Fill each “egg” with soil, push a finger in the middle of the dirt up to the first or second knuckle (kids with small fingers)
Drop in seeds (check package for amount of seeds per “egg”).
Use a water spray bottle and spritz each “egg”.
Check seed sunlight/shade preferences. Since egg cartons are light, you can move them around the yard for sun/shade needs!
Once the seeds sprout and start to outgrow the cartons, you can replant them in a garden bed, large pot, etc.

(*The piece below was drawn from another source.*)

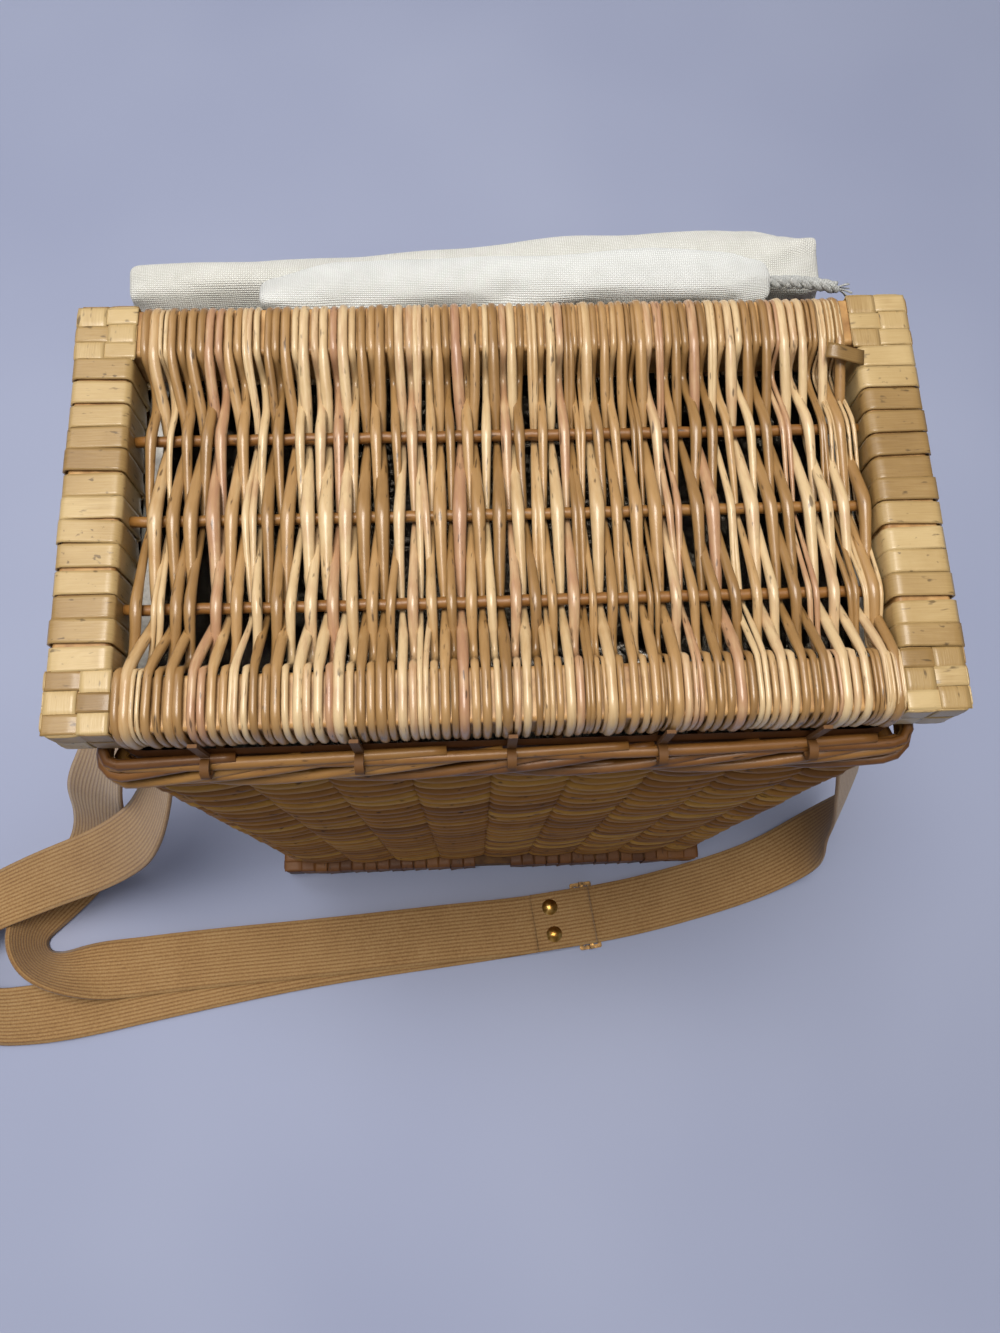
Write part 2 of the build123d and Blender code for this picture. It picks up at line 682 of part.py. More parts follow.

You can plant them directly into the ground in their paper/cardboard “egg” because they will decompose; if you used styrofoam cartons, you will need to transplant them.
Make sure to separate each egg either by tearing or cutting.
Description of a Watershed: A watershed is a system of how water flows through an area moving sediment, water and dissolved materials into a common point. Think of how a river or creek flows into or out of a lake. The Ogeechee Watershed has many types of ecosystems within it including freshwater from the Piedmont region, to blackwater rivers and swamps in the Coastal Plain region and runs all the way to the Georgia coast.
(Activity is open to all ages and is suitable for homeschool activity for 3-6th graders using Georgia Performance Standards/Standards of Excellence with vocabulary, science and art.)
Materials needed: a piece of paper and any type of drawing or painting tools. Be creative using what you have at home! Draw a river, creek or swamp system flowing into a lake or the ocean in the middle of your paper (see drawing example). On either side of your river/creek/swamp create an environment that you make up (it doesn’t have to be realistic!) It can be a city, small town, the mountains, a fantastical place, something from your favorite movie, etc. Remember to include plants and wildlife. Be creative!